BeeGFS comes with a client that registers natively with the virtual file system interface of the Linux kernel for maximum performance. This kernel module has to be compiled to match the used kernel, but don’t worry: The kernel module source code is included in the normal client package and compilation for the currently running Linux kernel happens fully automatically, so there are no manual steps required when you update your Linux kernel or when you update the BeeGFS client service. The installation or a BeeGFS client update can even be done without rebooting the machine.

The client kernel module uses an additional userspace helper daemon for DNS lookups and to write the log file.

When the client is loaded, it will mount the file systems defined in beegfs- mounts.conf instead of the usual Linux approach based on /etc/fstab (which is also possible with BeeGFS, but not recommended). This is an approach of starting the beegfs-client like any other Linux service through a service start script. It enables the automatic recompilation of the BeeGFS client module after system updates and makes handling of the BeeGFS client service generally more convenient.

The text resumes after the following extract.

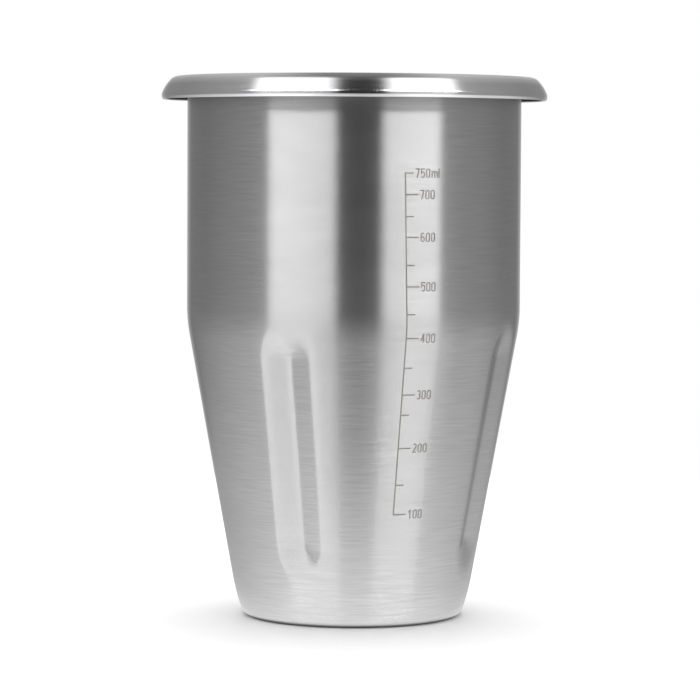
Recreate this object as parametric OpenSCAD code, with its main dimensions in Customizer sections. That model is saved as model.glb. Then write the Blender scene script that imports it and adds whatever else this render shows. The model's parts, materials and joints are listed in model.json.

The native BeeGFS client should be used on all hosts that are supposed to access BeeGFS with maximum performance. However, it is also possible to re-export a BeeGFS mountpoint through NFSv4 or through Samba or to use BeeGFS as a drop- in replacement for Hadoop’s HDFS. Upcoming releases of BeeGFS will also provide a native BeeGFS client for Windows.

Admon: Administration and Monitoring System¶

Admon GUI - Client Operation Statistics

In addition to the beegfs-ctl command line tool, the optional BeeGFS Administration and Monitoring system (short: admon) provides a graphical interface to perform basic administrative tasks and to monitor the state of the file system and its components.

The BeeGFS admon consists of two parts:

The admon backend service, which runs on any machine with network access to the metadata and storage services. This service gathers the status information of the other BeeGFS services and stores it in a database.
The graphical Java-based client, which runs on your workstation. It connects to the remote admon daemon via http.